What? Did he just describe a space rock or an ex-girlfriend’s Facebook status?
Herzog talks about “the edge of knowledge” and “the scream of the cosmos,” but after an hour of dry commentary and static museum shots, you start to suspect the only thing screaming is your soul trying to escape.
💤 NO DRAMA, NO NARRATIVE, NO ESCAPE
There’s no narrative thrust, no compelling human arc, no real danger or suspense. Just people talking about how neat space rocks are. The title promises visitors from darker worlds. What we get are lab coats from Yale and a Danish lady in a parka.
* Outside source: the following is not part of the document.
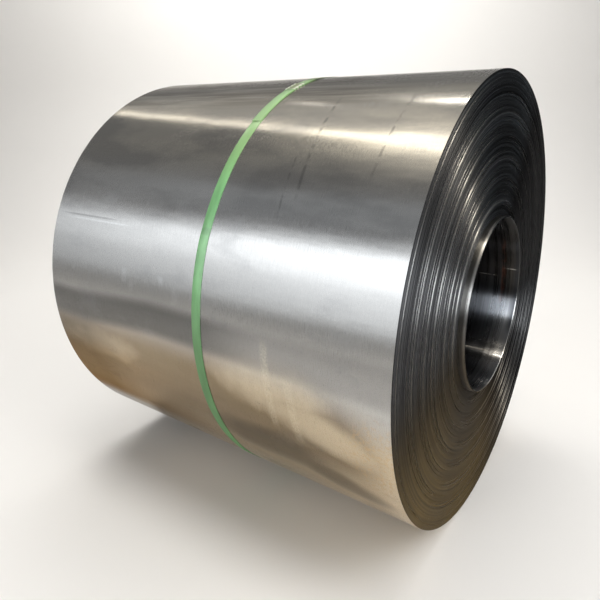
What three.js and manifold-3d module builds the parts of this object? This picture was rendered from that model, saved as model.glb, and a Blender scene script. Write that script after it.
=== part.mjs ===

There are no “aha” moments. No deep cosmic revelations. No breakdown of the science that feels fresh or new. Just a series of loosely connected scenes sewn together by Herzog’s melancholy observations and the occasional whimsical xylophone score that feels like it wandered in from a different, happier documentary.
🧾 FINAL THOUGHTS: FIREBALL? MORE LIKE FIZZLEBALL
Fireball: Visitors from Darker Worlds had the potential to be something great—a film that could have explored cosmic destruction, deep time, myth, and the fragile beauty of Earth all in one sweeping gesture. Instead, it’s a slow, meandering slog through museums and deserts, full of vaguely mystical ramblings and the kind of interviews that make you long for a PowerPoint presentation just to wake things up.
It’s not the worst thing Herzog has made (that honor still belongs to Queen of the Desert), but it’s certainly one of the dullest. A film about meteors should make your heart race. This one makes your coffee go cold.
Rating: 1 out of 5 flaming space turds
Because if this is what we’re getting from the cosmos, I hope the next meteor just takes us out.